La victoire de la Mauritanie ? Vraiment ?

On nous le répète à longueur de discours : l’élection de Sidi Ould Tah à la tête de la BAD serait “la victoire de la Mauritanie”. Il paraît même – tenez-vous bien – que cette victoire diplomatique devrait nous inspirer à « renforcer la cohésion sociale » et à « offrir le minimum vital à nos citoyens ». Rien que ça ! On nous vend un miracle africain en kit, livré par la Banque, assemblé par Nouakchott, et approuvé par l’Union africaine.

Mais soyons sérieux deux minutes.

Depuis quand nommer un cadre à un poste prestigieux a permis à un peuple de boire de l’eau potable, d’avoir une école digne de ce nom ou de se faire soigner ailleurs qu’à l’ombre d’un manguier ?

Depuis quand une “victoire” de la diplomatie mauritanienne a mis fin à l’humiliation quotidienne des citoyens invisibles que sont les négro-mauritaniens, les haratines ou les langues nationales réduites au silence ?

Soyons clairs : la Mauritanie ne manque pas de cadres, elle déborde même de diplômés zélés, de haut fonctionnaires multilingues et de patriotes de plateau télé. Ce qui lui manque, cruellement, désespérément, c’est un projet collectif qui inclut tout le monde, sans distinction de couleur, de caste ou d’origine.

Mais non, il semble que nous ayons d’autres priorités :

Accrocher un CV doré à la vitrine du régime, exhiber un compatriote bien peigné dans les couloirs feutrés de la finance africaine, et surtout, répéter en boucle que “la Mauritanie a gagné” — pendant que le peuple, lui, continue de perdre. Perdre du temps, perdre des droits, perdre sa foi dans une république équitable.

Car la Mauritanie est malade, profondément malade.

Pas d’un virus, ni même de la pauvreté qu’elle connaît si bien. Non. Elle est malade de son chauvinisme, de ce réflexe tribal qui fait qu’on se mobilise non pas pour la compétence ou la justice, mais parce que “c’est l’un des nôtres”. Elle est malade d’un pseudo-patriotisme qui ne s’enflamme que lorsqu’il faut défendre un fauteuil à Abidjan, mais reste muet face aux bidonvilles de Nouakchott, aux villages sans électricité, et aux enfants sans avenir.

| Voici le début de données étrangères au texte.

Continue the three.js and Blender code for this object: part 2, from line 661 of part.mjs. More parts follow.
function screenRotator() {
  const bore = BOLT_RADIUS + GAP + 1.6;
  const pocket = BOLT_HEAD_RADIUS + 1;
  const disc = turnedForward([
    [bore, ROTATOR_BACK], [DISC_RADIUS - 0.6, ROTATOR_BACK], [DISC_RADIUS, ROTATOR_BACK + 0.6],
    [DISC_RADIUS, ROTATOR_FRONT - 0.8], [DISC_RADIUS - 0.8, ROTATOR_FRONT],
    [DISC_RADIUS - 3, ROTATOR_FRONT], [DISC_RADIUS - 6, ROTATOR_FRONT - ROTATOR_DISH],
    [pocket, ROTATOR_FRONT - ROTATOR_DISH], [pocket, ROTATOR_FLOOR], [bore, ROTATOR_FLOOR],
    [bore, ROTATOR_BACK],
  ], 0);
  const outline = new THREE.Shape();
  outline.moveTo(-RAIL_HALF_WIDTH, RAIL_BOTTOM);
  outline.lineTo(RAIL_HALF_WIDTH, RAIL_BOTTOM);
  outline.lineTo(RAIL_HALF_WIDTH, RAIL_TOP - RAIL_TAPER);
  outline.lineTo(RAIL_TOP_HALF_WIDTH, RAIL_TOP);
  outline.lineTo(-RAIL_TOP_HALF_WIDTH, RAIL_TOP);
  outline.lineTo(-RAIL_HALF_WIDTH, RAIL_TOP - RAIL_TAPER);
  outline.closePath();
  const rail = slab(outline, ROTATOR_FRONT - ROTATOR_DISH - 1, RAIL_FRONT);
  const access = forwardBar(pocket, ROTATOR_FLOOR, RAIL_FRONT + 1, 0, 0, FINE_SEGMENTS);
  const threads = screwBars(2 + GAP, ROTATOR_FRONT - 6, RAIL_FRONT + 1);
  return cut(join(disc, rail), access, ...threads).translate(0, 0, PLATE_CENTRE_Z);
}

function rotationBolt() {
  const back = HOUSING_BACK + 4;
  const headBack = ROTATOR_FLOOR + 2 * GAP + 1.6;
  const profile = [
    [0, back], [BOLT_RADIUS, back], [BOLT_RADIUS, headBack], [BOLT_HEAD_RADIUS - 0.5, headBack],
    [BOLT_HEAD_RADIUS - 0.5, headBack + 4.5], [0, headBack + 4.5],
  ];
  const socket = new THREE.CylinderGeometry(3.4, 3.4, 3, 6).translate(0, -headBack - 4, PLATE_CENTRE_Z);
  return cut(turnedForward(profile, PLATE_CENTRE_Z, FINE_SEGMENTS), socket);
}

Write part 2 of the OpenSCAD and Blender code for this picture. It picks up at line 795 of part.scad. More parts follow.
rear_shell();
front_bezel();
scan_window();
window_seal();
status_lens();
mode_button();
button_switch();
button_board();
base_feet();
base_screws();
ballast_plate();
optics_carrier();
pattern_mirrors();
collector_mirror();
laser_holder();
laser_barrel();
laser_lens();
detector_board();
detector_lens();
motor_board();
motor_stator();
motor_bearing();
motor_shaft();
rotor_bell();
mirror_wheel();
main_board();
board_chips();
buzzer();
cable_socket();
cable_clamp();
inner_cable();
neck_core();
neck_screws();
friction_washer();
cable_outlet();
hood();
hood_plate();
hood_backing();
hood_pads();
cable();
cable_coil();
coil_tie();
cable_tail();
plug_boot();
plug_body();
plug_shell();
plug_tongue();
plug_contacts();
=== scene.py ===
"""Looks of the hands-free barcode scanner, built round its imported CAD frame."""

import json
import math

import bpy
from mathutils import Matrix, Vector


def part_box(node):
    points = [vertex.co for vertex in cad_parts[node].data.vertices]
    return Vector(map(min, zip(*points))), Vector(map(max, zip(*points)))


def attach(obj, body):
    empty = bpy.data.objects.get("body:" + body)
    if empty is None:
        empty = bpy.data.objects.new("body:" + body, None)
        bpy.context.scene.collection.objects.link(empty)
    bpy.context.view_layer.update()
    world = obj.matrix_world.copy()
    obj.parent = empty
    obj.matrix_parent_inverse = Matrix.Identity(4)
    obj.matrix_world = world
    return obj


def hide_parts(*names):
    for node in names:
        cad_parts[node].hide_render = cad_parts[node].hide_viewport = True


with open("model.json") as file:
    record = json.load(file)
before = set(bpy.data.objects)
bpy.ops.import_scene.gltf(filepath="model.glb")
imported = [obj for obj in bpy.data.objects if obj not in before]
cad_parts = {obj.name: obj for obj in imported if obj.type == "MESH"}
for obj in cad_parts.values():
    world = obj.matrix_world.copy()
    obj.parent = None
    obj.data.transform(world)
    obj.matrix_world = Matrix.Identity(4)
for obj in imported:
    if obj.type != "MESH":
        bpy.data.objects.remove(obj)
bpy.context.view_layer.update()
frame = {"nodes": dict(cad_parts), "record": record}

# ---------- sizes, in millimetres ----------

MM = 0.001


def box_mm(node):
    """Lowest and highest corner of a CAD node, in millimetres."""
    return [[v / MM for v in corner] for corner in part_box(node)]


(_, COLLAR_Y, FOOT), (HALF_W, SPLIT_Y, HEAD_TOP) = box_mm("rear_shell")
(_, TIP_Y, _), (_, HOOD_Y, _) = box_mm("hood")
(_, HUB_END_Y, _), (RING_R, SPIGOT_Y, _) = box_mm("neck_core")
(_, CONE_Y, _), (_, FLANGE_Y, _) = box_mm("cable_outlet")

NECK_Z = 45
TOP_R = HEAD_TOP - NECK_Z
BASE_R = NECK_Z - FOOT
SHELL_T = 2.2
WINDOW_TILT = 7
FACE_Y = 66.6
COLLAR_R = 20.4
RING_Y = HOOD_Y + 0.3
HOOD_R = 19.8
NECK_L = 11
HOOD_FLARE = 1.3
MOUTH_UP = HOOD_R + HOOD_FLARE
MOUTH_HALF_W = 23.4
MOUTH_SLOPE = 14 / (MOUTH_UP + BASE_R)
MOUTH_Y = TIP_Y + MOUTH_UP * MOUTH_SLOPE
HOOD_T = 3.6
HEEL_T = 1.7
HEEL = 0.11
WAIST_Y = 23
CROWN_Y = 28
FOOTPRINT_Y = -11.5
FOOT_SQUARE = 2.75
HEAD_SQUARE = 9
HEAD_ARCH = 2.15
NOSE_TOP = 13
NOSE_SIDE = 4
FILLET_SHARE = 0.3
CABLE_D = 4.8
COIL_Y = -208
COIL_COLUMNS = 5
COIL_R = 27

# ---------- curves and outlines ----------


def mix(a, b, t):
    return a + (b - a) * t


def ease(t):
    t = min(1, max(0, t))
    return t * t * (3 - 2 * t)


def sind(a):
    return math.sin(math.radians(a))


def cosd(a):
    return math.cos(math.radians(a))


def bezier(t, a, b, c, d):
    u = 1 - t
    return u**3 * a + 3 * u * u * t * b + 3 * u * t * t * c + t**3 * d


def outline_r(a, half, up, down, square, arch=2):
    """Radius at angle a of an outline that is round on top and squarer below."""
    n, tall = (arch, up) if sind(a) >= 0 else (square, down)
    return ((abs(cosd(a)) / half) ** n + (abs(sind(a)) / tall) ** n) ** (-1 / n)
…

Alors non, ce n’est pas la victoire de la Mauritanie.

C’est la victoire d’une Mauritanie bien précise : celle qui sait mobiliser ses réseaux, qui maîtrise l’art du réseautage panafricain, et qui vit très loin des préoccupations du petit peuple.

Et pendant que certains crient à la fierté nationale, d’autres – beaucoup plus nombreux – continuent de parler aux murs, d’attendre leur tour, ou tout simplement… de se taire pour survivre.